--- Begin ---
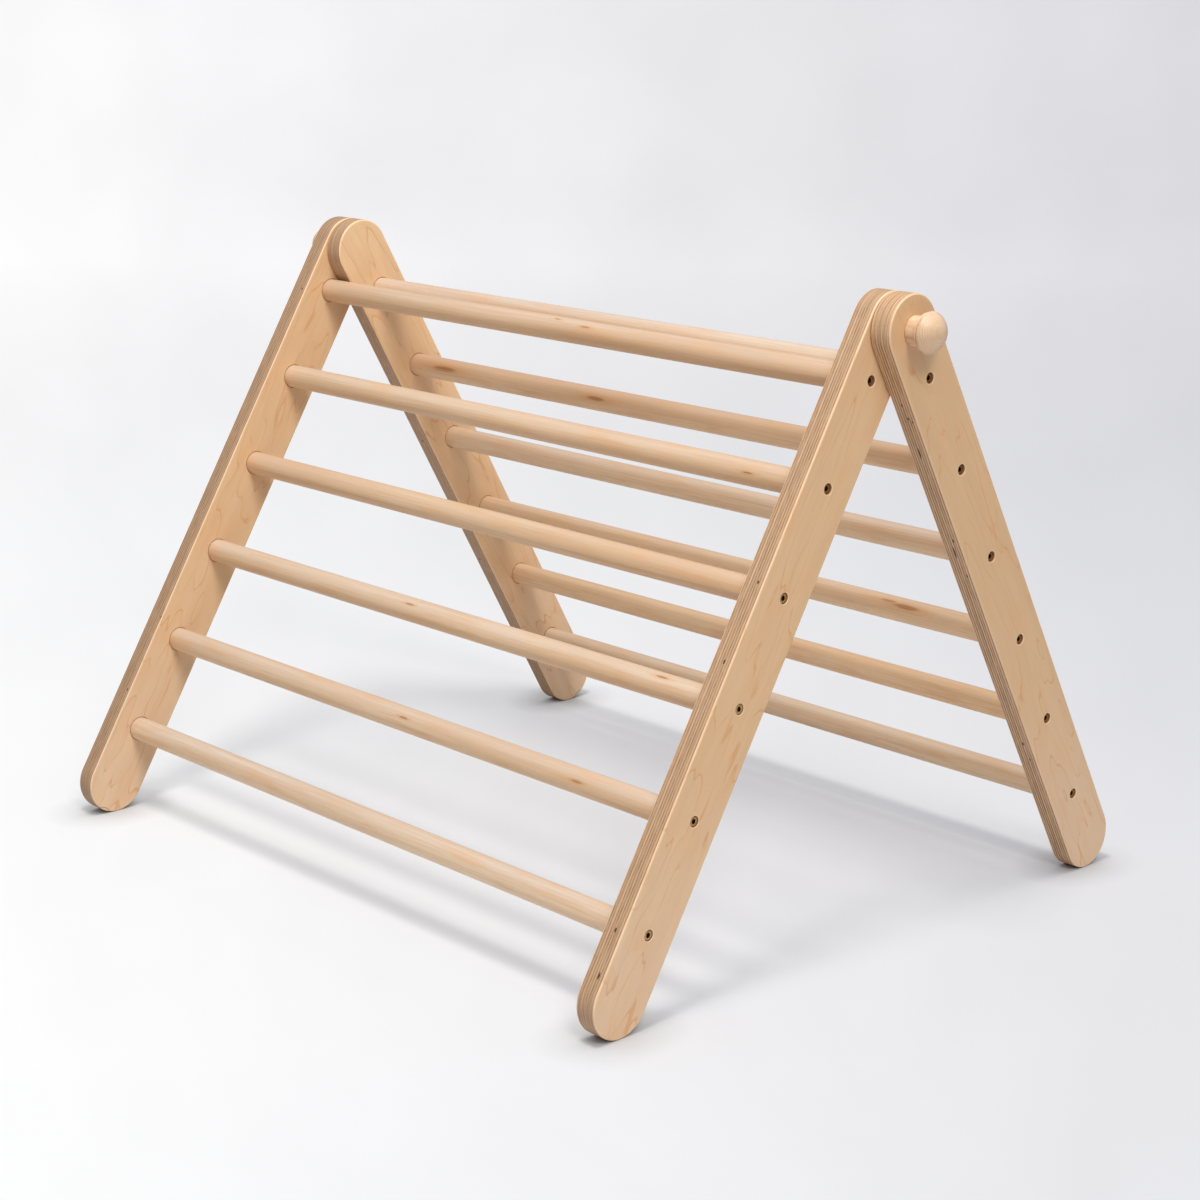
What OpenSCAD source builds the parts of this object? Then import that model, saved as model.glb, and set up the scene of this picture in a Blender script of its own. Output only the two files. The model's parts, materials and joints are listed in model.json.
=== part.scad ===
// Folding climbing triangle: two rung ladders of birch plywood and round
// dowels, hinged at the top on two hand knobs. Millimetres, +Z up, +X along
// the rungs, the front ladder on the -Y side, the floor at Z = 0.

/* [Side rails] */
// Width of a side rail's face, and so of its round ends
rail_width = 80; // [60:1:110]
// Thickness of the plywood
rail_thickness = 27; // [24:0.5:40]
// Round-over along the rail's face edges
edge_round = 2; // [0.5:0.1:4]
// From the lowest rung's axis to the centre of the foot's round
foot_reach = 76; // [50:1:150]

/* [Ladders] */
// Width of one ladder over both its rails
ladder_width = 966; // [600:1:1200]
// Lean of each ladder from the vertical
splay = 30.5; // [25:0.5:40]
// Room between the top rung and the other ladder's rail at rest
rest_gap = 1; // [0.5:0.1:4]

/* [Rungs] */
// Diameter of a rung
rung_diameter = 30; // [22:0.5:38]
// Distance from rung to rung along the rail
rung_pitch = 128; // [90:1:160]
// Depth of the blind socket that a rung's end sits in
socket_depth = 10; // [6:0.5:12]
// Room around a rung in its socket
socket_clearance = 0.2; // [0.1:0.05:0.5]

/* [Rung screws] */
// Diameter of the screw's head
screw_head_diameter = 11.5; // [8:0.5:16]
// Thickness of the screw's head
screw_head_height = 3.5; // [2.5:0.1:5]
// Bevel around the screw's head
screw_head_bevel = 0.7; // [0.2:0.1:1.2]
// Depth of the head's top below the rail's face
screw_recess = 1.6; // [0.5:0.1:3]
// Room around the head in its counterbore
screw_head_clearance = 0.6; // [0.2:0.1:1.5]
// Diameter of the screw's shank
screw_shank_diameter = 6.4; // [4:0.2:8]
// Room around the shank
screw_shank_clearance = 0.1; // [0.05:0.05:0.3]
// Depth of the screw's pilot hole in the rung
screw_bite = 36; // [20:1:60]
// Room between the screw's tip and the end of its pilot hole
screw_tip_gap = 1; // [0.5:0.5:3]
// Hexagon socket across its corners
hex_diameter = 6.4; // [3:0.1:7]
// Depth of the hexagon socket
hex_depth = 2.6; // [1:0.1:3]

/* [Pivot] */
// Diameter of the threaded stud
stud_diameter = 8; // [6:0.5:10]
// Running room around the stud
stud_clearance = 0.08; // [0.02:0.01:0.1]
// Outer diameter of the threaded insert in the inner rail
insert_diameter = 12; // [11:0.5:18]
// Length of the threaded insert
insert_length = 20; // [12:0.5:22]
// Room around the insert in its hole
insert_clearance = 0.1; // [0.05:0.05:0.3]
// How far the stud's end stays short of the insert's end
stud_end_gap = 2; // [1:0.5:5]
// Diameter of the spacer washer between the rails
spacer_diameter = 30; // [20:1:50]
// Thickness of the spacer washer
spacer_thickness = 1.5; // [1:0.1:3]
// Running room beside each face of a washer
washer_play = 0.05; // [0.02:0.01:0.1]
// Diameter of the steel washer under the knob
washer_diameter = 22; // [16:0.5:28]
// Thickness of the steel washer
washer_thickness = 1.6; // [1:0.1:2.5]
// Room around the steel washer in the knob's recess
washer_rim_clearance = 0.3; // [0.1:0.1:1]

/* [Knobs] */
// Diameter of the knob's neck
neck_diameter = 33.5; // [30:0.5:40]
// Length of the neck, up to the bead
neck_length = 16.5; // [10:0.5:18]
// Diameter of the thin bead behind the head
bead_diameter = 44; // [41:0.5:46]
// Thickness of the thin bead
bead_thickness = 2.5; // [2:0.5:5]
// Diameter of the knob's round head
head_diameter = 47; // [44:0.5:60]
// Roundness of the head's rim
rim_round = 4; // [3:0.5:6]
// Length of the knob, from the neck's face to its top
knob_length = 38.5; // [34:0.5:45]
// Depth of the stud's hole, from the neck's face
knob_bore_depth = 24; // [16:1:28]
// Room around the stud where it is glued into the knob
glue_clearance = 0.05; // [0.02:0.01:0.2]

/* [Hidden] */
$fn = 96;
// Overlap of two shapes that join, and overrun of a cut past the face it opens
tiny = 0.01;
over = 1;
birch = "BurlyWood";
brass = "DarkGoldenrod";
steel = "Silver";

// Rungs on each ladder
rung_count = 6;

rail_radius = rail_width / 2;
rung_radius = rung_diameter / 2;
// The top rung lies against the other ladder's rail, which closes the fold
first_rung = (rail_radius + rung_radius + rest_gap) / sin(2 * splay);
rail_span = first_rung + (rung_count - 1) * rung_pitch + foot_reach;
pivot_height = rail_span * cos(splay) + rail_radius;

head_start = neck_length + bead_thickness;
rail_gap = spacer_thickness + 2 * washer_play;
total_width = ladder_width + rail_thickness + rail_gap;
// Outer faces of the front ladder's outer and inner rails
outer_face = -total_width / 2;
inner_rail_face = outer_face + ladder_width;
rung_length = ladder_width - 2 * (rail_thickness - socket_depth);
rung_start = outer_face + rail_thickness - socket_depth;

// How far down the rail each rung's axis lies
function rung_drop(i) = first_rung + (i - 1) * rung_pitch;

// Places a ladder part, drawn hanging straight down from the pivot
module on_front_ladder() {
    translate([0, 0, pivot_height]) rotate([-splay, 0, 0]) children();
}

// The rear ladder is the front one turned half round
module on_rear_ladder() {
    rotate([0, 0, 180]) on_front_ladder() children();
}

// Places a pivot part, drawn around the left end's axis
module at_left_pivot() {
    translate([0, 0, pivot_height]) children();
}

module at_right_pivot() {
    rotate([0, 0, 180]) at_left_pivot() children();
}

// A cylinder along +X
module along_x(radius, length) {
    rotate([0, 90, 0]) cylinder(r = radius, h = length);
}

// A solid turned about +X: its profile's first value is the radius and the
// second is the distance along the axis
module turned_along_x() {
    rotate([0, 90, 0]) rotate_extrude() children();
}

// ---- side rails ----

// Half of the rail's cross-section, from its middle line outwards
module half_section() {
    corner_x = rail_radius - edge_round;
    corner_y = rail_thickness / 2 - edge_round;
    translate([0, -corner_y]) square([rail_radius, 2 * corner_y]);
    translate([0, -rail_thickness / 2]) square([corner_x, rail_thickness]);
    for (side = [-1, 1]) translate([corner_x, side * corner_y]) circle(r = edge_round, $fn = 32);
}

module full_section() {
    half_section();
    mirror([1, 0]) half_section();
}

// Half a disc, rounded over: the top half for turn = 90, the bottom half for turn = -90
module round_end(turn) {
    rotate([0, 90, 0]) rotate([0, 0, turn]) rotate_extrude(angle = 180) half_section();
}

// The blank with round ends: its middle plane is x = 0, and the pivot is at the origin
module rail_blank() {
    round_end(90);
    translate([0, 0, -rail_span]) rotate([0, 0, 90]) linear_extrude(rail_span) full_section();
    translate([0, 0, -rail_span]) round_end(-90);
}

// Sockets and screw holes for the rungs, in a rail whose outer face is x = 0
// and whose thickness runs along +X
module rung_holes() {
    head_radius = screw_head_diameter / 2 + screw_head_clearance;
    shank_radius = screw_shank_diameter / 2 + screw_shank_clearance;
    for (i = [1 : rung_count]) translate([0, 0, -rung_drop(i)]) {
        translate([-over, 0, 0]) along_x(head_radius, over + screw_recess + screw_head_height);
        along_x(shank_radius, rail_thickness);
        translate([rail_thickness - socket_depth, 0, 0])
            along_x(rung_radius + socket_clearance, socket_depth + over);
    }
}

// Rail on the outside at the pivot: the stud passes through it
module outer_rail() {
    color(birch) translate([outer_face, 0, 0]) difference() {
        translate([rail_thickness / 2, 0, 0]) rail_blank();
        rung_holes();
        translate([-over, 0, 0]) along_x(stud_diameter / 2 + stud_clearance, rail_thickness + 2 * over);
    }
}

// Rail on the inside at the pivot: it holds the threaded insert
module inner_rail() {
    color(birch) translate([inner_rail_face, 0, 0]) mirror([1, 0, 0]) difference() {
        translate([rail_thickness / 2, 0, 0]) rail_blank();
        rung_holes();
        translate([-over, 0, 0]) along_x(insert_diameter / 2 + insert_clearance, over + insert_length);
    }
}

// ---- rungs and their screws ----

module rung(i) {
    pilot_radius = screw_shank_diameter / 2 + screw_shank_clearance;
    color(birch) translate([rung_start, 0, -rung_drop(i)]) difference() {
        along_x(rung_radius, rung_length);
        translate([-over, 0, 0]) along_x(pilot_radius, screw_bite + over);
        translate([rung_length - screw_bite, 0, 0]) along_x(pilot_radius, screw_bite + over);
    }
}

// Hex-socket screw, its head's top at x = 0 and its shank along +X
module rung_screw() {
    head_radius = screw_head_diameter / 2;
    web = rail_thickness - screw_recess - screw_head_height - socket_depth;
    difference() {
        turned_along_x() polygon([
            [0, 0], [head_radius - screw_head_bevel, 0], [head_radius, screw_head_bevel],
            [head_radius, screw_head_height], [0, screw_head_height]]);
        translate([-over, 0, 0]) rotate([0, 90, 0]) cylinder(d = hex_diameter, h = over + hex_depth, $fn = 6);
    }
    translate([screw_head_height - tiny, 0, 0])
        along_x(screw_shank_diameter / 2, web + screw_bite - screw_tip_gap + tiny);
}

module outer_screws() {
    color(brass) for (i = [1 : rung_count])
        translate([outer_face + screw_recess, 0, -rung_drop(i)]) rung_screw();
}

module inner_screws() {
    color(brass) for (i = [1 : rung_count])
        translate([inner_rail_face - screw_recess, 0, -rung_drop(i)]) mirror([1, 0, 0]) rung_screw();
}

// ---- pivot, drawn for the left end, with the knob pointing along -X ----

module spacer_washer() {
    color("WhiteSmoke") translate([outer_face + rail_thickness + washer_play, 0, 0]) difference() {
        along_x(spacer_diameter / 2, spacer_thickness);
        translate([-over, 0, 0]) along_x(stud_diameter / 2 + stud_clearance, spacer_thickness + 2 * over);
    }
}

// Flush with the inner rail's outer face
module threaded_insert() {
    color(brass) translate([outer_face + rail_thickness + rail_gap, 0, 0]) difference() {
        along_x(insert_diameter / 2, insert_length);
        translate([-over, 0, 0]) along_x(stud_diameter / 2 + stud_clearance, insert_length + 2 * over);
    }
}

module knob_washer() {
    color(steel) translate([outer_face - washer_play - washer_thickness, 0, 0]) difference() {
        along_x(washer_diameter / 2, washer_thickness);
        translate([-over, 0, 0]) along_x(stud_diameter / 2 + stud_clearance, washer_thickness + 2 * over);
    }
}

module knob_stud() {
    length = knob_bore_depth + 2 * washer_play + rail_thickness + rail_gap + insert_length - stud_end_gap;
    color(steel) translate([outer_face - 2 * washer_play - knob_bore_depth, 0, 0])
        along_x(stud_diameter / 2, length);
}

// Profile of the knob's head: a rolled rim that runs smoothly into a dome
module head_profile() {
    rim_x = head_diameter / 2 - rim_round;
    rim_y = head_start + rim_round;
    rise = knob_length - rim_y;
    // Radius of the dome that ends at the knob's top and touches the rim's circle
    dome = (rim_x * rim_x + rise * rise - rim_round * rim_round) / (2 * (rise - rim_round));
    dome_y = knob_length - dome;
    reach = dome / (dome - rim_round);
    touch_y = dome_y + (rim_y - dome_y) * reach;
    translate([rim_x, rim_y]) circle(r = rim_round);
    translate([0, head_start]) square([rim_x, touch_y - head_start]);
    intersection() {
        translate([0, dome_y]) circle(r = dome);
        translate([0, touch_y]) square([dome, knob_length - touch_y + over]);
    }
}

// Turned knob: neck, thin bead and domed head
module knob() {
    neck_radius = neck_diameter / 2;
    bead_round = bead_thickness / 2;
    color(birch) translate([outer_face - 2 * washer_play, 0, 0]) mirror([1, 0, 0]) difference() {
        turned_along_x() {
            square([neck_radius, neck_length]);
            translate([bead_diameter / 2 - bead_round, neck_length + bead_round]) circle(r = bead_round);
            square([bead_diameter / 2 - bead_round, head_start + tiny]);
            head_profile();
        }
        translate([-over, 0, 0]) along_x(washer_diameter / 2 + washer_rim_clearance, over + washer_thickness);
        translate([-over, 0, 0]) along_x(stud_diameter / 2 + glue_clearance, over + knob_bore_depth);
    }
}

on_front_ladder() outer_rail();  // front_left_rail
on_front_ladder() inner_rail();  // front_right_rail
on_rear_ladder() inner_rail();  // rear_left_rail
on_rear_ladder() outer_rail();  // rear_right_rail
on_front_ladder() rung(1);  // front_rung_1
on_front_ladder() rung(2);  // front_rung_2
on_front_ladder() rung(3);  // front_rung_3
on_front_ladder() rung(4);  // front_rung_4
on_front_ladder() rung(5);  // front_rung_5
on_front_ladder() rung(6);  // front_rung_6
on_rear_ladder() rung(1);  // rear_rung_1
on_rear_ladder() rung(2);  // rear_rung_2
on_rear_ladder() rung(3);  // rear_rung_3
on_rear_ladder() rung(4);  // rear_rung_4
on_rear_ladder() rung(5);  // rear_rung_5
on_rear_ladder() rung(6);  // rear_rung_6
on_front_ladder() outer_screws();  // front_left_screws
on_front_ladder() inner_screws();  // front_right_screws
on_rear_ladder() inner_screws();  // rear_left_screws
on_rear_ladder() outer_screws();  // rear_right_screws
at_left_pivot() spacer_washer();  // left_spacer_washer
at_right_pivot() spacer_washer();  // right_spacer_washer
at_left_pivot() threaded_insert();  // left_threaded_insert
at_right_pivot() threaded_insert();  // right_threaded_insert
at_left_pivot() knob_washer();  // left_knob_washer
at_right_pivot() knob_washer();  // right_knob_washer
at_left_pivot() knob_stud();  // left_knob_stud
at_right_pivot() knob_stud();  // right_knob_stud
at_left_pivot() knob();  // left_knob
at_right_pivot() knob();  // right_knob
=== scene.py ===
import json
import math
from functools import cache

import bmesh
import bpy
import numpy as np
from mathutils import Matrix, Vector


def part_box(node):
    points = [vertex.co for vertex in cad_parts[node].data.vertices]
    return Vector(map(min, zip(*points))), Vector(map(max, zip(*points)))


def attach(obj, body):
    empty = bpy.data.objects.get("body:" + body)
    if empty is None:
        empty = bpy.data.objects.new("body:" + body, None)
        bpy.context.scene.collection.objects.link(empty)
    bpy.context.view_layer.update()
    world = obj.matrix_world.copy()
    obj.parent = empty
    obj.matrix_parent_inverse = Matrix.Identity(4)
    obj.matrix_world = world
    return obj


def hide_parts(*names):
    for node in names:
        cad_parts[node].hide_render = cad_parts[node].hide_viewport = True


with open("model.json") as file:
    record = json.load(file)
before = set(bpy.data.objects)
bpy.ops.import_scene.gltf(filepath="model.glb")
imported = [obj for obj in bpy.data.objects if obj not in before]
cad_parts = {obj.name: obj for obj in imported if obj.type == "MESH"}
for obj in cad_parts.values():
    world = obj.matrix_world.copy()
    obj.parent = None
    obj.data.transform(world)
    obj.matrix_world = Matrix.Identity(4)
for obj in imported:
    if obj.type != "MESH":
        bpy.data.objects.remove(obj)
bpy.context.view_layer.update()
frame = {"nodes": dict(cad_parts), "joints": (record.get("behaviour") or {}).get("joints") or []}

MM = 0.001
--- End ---
Of the lines in this material, state how many hold the string "joints". Write no other words.

2